According to Exhibit A, Document 1, Sheriff Dodd approached Dwight on July 24, at 1 AM in Detroit, and pulled him over. Dodd then proceeded to search Dwight’s car without his permission or a warrant. Dodd claimed that he had no time to get a warrant. This is a clear violation of Dwight’s Fourth Amendment protection from unconsented search and seizure. In Exhibit B, Document 2, the trial is outlined. During the trial, witnesses Morgan Livingston and Randolph Stone testified in court under oath. Stone had told the court that Dwight confessed to murdering “a white boy” and had told him to get rid of the murder weapon. When asked about whether he had been coached or not, Stone said no. Morgan Livingston testified that Dexter told him of a plan to rob a bank, during which he’d kill anyone who got in his way. Livingston had also denied receiving coaching previous to the trial. In addition to this, he also claimed he was not a paid informant. According to Exhibit C, Document 2, both witnesses confessed to perjury in 1999. Stone said that he was imitated by Sheriff Dodd’s threat and decided to concoct a story to appease Dodd.

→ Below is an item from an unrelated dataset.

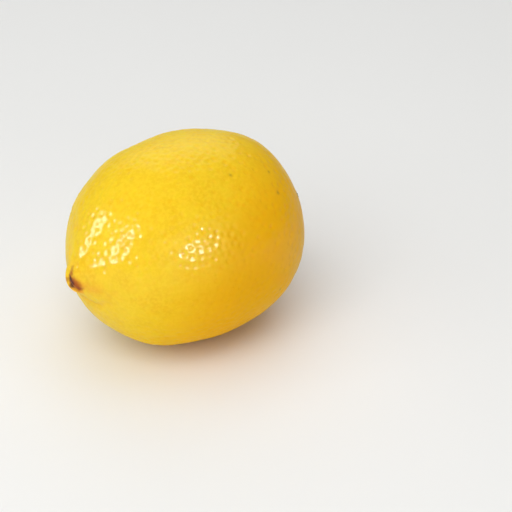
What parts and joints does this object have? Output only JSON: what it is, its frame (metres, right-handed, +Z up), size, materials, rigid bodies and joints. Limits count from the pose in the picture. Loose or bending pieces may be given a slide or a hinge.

Livingston confessed to being paid to become an informant and framing Dwight. In Brady v. Maryland (1963), the Supreme Court decided that concealing evidence violates due process of the accused and therefore goes against his/her rights. The Dwight Dexter case is in a similar position, Dwight’s due process, mentioned in the Fifth Amendment, had been violated. Exhibit B, Document 1 shows us the process of selecting a jury for the Dwight Dexter case. The final jury included all white jurors, with all the black jurors taken out from the final jury. Even upon close examination, reasons for throwing out the black jurors are not clear.

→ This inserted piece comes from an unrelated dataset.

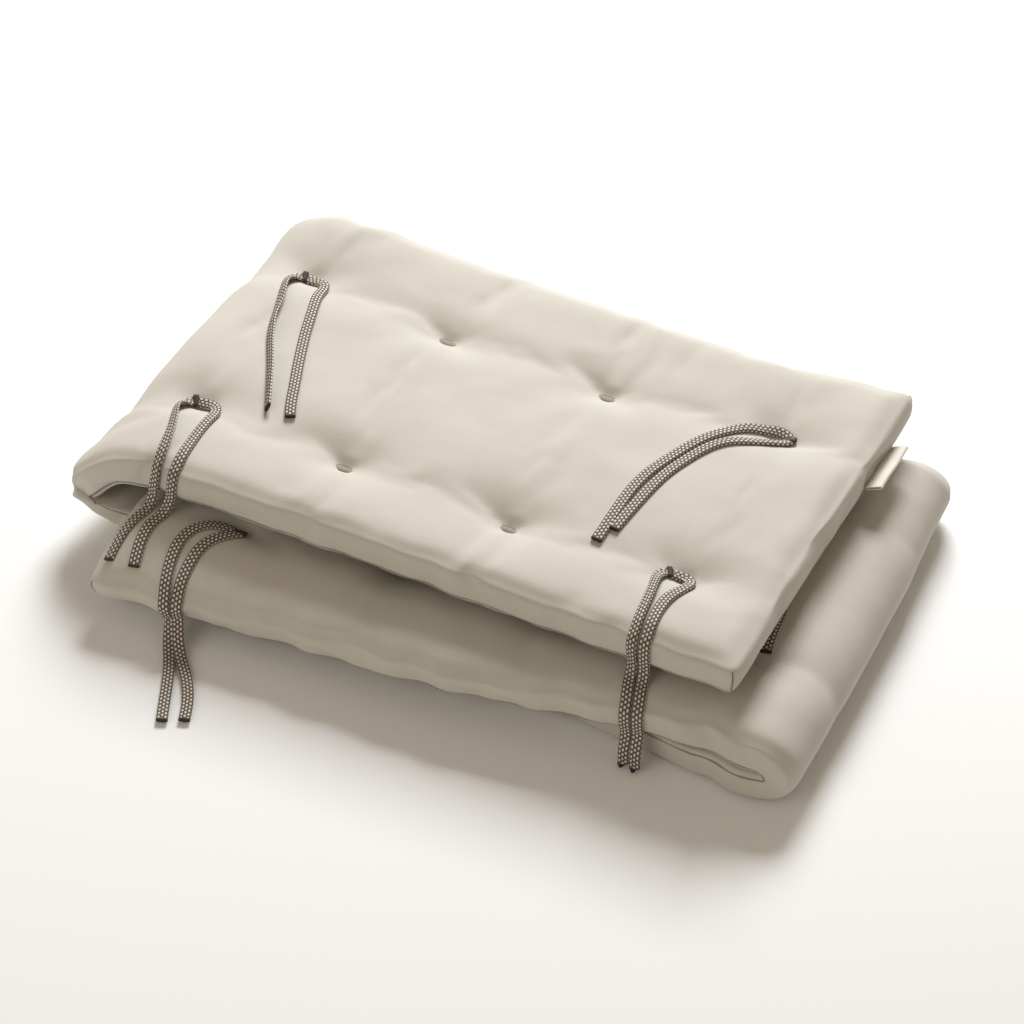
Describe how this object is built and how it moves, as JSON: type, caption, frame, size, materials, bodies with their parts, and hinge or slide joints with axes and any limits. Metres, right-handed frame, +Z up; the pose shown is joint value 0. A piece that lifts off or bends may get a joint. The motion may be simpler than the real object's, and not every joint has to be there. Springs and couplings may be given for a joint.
{
  "type": "crib bumper",
  "caption": "Padded cotton cot bumper, tufted and edged with one seam, lying folded in layers with its flat woven tie cords loose on it.",
  "frame": {"origin": "on the surface that it lies on, under the middle of the folded strip", "axes": "+X along the folded strip, towards the end with the side label; +Y towards the back edge of the top layer; +Z up"},
  "size_m": [0.5424, 0.4465, 0.094],
  "materials": {
    "cotton": "undyed plain-weave cotton, matt",
    "cord": "flat woven cord, dark brown with pale dots",
    "label": "woven cream tape, bare"
  },
  "bodies": {
    "root": {"pad": "cotton", "label": "label", "tie_end_back_upper": "cord", "tie_end_back_lower": "cord", "tie_end_front_left": "cord", "tie_end_front_right": "cord", "tie_fold_back_left": "cord", "tie_fold_back_right": "cord", "tie_fold_front_left": "cord", "tie_fold_front_right": "cord", "tie_low_left": "cord", "tie_low_right": "cord", "tie_under_loop": "cord", "tie_under_straight": "cord"}
  },
  "joints": []
}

The prosecution had acceptable reason to throw out only one of the four black jurors. According to Fifth Amendment, the accused is entitled to due process, which includes the right to a trial of their peers. However, Dwight was denied this right and therefore had his rights violated. In Batson v. Kentucky (1986), the court concluded that the defendant could challenge the usage of peremptory challenge to take out jurors based on race. Dwight’s rights had been violated by the criminal justice system. He was searched without a warrant and without consent. In addition to this, Dwight was denied due process in his case when two witnesses committed perjury. The prosecution also rigged the jury by throwing out all of the black jurors. Overall, Dwight was mistreated in his case should not be sentenced to death.